— start Provided material —
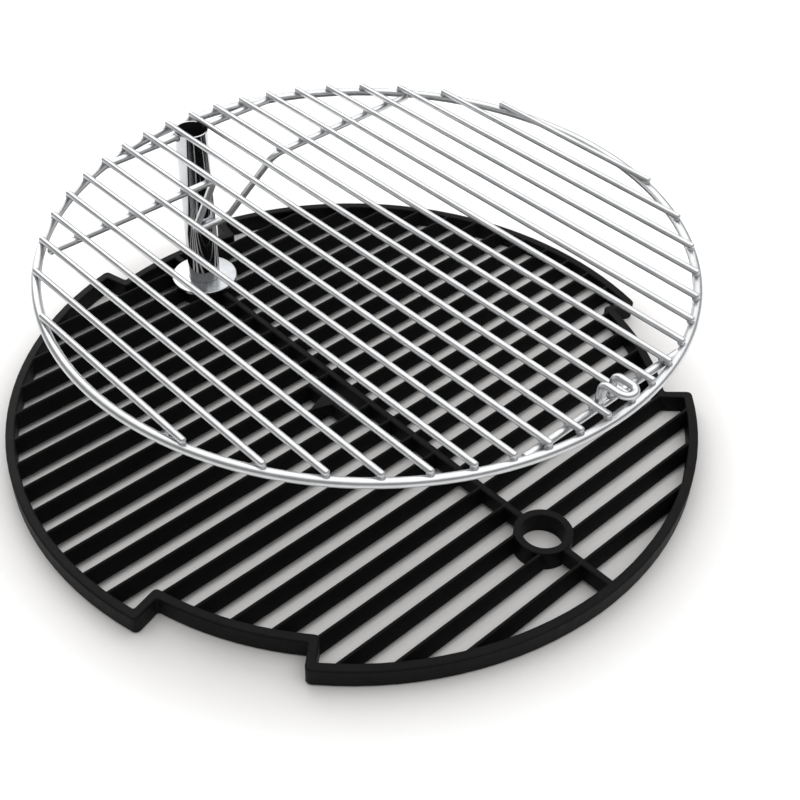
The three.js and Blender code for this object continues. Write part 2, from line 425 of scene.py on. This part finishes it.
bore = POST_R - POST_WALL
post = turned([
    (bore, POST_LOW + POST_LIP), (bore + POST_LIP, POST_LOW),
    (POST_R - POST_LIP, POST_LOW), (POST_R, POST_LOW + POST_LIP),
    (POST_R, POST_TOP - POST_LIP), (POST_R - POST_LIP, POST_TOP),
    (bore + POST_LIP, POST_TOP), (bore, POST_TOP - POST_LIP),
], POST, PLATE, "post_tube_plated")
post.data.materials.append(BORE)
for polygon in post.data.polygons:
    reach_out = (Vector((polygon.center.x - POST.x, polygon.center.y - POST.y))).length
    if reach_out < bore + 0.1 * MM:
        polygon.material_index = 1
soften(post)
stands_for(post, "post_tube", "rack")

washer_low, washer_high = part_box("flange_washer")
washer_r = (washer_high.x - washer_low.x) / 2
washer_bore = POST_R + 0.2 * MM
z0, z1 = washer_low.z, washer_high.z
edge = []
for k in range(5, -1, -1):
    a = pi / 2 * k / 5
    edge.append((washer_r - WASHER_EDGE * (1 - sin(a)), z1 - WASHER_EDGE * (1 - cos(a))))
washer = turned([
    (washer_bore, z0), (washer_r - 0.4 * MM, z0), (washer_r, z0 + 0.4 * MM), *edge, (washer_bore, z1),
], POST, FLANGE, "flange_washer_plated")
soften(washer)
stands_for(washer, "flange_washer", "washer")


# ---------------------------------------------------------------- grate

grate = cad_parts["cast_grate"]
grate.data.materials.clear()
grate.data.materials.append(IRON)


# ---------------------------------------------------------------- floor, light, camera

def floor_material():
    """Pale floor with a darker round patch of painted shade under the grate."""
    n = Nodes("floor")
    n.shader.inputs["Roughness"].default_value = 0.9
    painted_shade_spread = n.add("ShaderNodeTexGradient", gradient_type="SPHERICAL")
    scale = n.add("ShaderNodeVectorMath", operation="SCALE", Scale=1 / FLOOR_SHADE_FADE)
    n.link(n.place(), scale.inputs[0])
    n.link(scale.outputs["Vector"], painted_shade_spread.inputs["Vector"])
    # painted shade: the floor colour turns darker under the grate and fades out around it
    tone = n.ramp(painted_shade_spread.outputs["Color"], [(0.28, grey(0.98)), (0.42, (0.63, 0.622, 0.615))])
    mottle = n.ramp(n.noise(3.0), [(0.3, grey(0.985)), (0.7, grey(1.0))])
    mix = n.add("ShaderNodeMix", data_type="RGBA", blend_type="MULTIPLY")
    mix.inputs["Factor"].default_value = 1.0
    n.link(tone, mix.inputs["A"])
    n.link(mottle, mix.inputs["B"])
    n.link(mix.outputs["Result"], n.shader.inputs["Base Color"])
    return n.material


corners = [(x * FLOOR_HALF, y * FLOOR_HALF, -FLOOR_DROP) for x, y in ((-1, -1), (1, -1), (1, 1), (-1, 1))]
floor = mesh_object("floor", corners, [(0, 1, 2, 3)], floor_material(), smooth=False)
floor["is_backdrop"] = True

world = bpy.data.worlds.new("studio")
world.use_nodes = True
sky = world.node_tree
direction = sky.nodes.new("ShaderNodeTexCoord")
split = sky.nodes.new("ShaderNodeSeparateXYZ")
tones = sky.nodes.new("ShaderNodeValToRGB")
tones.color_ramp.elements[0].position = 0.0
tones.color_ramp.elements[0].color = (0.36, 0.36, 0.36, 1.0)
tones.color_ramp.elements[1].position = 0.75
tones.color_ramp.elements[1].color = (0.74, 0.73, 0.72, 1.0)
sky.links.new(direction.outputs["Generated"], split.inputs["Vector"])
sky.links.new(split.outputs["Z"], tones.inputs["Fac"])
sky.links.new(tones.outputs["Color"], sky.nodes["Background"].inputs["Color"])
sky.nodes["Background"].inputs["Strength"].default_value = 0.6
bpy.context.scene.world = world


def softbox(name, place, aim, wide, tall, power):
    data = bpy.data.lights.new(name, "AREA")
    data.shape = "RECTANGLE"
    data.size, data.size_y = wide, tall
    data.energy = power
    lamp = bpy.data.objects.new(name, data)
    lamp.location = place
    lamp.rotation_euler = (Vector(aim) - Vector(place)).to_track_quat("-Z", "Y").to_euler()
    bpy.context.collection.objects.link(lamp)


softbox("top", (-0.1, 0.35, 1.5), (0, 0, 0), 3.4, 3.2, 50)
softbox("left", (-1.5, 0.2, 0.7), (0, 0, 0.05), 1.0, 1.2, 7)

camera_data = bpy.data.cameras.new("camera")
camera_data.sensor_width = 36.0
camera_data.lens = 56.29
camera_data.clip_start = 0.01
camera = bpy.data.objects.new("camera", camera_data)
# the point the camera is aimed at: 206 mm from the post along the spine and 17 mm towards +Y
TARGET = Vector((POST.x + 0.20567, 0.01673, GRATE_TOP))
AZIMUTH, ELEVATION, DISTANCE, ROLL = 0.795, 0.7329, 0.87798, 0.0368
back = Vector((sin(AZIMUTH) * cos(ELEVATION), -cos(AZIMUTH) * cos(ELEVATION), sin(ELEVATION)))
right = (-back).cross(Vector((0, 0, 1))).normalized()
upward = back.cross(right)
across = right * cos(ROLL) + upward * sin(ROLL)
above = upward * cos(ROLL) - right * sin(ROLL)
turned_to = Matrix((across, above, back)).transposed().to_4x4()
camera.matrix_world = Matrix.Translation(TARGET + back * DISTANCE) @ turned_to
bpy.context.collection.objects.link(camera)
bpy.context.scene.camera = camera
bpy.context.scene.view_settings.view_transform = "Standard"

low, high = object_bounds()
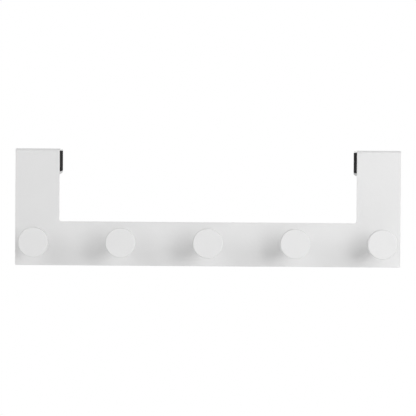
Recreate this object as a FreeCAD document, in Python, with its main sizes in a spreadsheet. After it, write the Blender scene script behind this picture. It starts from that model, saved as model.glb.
— end Provided material —
**What the task asks:**
Recopy the entries above exactly, with every line included.

**Output:**
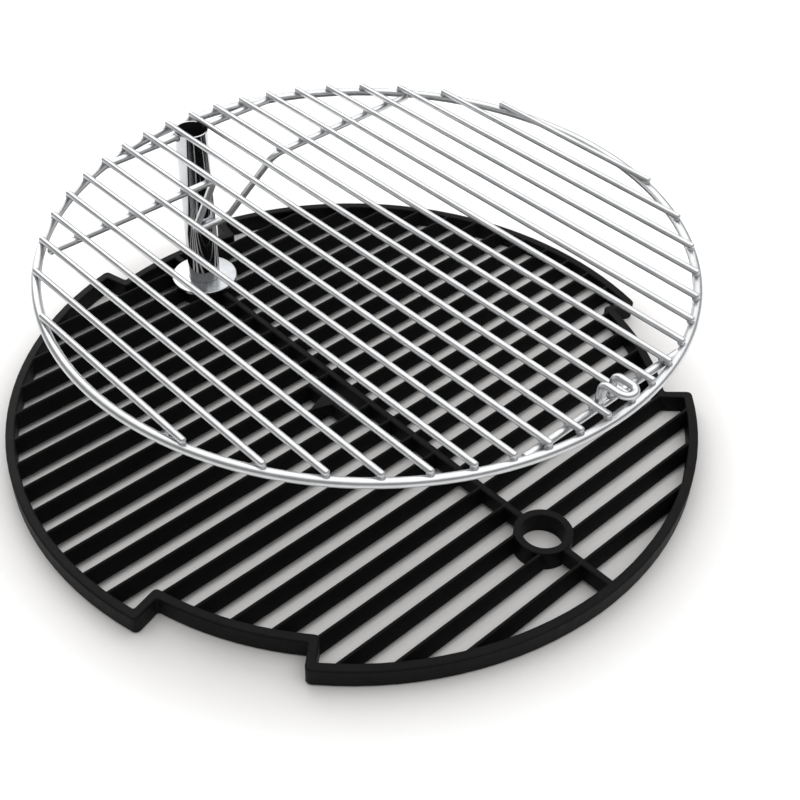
The three.js and Blender code for this object continues. Write part 2, from line 425 of scene.py on. This part finishes it.
bore = POST_R - POST_WALL
post = turned([
    (bore, POST_LOW + POST_LIP), (bore + POST_LIP, POST_LOW),
    (POST_R - POST_LIP, POST_LOW), (POST_R, POST_LOW + POST_LIP),
    (POST_R, POST_TOP - POST_LIP), (POST_R - POST_LIP, POST_TOP),
    (bore + POST_LIP, POST_TOP), (bore, POST_TOP - POST_LIP),
], POST, PLATE, "post_tube_plated")
post.data.materials.append(BORE)
for polygon in post.data.polygons:
    reach_out = (Vector((polygon.center.x - POST.x, polygon.center.y - POST.y))).length
    if reach_out < bore + 0.1 * MM:
        polygon.material_index = 1
soften(post)
stands_for(post, "post_tube", "rack")

washer_low, washer_high = part_box("flange_washer")
washer_r = (washer_high.x - washer_low.x) / 2
washer_bore = POST_R + 0.2 * MM
z0, z1 = washer_low.z, washer_high.z
edge = []
for k in range(5, -1, -1):
    a = pi / 2 * k / 5
    edge.append((washer_r - WASHER_EDGE * (1 - sin(a)), z1 - WASHER_EDGE * (1 - cos(a))))
washer = turned([
    (washer_bore, z0), (washer_r - 0.4 * MM, z0), (washer_r, z0 + 0.4 * MM), *edge, (washer_bore, z1),
], POST, FLANGE, "flange_washer_plated")
soften(washer)
stands_for(washer, "flange_washer", "washer")


# ---------------------------------------------------------------- grate

grate = cad_parts["cast_grate"]
grate.data.materials.clear()
grate.data.materials.append(IRON)


# ---------------------------------------------------------------- floor, light, camera

def floor_material():
    """Pale floor with a darker round patch of painted shade under the grate."""
    n = Nodes("floor")
    n.shader.inputs["Roughness"].default_value = 0.9
    painted_shade_spread = n.add("ShaderNodeTexGradient", gradient_type="SPHERICAL")
    scale = n.add("ShaderNodeVectorMath", operation="SCALE", Scale=1 / FLOOR_SHADE_FADE)
    n.link(n.place(), scale.inputs[0])
    n.link(scale.outputs["Vector"], painted_shade_spread.inputs["Vector"])
    # painted shade: the floor colour turns darker under the grate and fades out around it
    tone = n.ramp(painted_shade_spread.outputs["Color"], [(0.28, grey(0.98)), (0.42, (0.63, 0.622, 0.615))])
    mottle = n.ramp(n.noise(3.0), [(0.3, grey(0.985)), (0.7, grey(1.0))])
    mix = n.add("ShaderNodeMix", data_type="RGBA", blend_type="MULTIPLY")
    mix.inputs["Factor"].default_value = 1.0
    n.link(tone, mix.inputs["A"])
    n.link(mottle, mix.inputs["B"])
    n.link(mix.outputs["Result"], n.shader.inputs["Base Color"])
    return n.material


corners = [(x * FLOOR_HALF, y * FLOOR_HALF, -FLOOR_DROP) for x, y in ((-1, -1), (1, -1), (1, 1), (-1, 1))]
floor = mesh_object("floor", corners, [(0, 1, 2, 3)], floor_material(), smooth=False)
floor["is_backdrop"] = True

world = bpy.data.worlds.new("studio")
world.use_nodes = True
sky = world.node_tree
direction = sky.nodes.new("ShaderNodeTexCoord")
split = sky.nodes.new("ShaderNodeSeparateXYZ")
tones = sky.nodes.new("ShaderNodeValToRGB")
tones.color_ramp.elements[0].position = 0.0
tones.color_ramp.elements[0].color = (0.36, 0.36, 0.36, 1.0)
tones.color_ramp.elements[1].position = 0.75
tones.color_ramp.elements[1].color = (0.74, 0.73, 0.72, 1.0)
sky.links.new(direction.outputs["Generated"], split.inputs["Vector"])
sky.links.new(split.outputs["Z"], tones.inputs["Fac"])
sky.links.new(tones.outputs["Color"], sky.nodes["Background"].inputs["Color"])
sky.nodes["Background"].inputs["Strength"].default_value = 0.6
bpy.context.scene.world = world


def softbox(name, place, aim, wide, tall, power):
    data = bpy.data.lights.new(name, "AREA")
    data.shape = "RECTANGLE"
    data.size, data.size_y = wide, tall
    data.energy = power
    lamp = bpy.data.objects.new(name, data)
    lamp.location = place
    lamp.rotation_euler = (Vector(aim) - Vector(place)).to_track_quat("-Z", "Y").to_euler()
    bpy.context.collection.objects.link(lamp)


softbox("top", (-0.1, 0.35, 1.5), (0, 0, 0), 3.4, 3.2, 50)
softbox("left", (-1.5, 0.2, 0.7), (0, 0, 0.05), 1.0, 1.2, 7)

camera_data = bpy.data.cameras.new("camera")
camera_data.sensor_width = 36.0
camera_data.lens = 56.29
camera_data.clip_start = 0.01
camera = bpy.data.objects.new("camera", camera_data)
# the point the camera is aimed at: 206 mm from the post along the spine and 17 mm towards +Y
TARGET = Vector((POST.x + 0.20567, 0.01673, GRATE_TOP))
AZIMUTH, ELEVATION, DISTANCE, ROLL = 0.795, 0.7329, 0.87798, 0.0368
back = Vector((sin(AZIMUTH) * cos(ELEVATION), -cos(AZIMUTH) * cos(ELEVATION), sin(ELEVATION)))
right = (-back).cross(Vector((0, 0, 1))).normalized()
upward = back.cross(right)
across = right * cos(ROLL) + upward * sin(ROLL)
above = upward * cos(ROLL) - right * sin(ROLL)
turned_to = Matrix((across, above, back)).transposed().to_4x4()
camera.matrix_world = Matrix.Translation(TARGET + back * DISTANCE) @ turned_to
bpy.context.collection.objects.link(camera)
bpy.context.scene.camera = camera
bpy.context.scene.view_settings.view_transform = "Standard"

low, high = object_bounds()
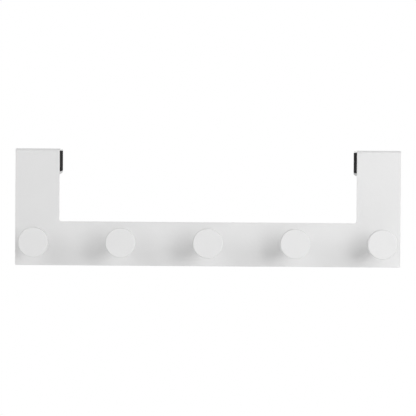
Recreate this object as a FreeCAD document, in Python, with its main sizes in a spreadsheet. After it, write the Blender scene script behind this picture. It starts from that model, saved as model.glb.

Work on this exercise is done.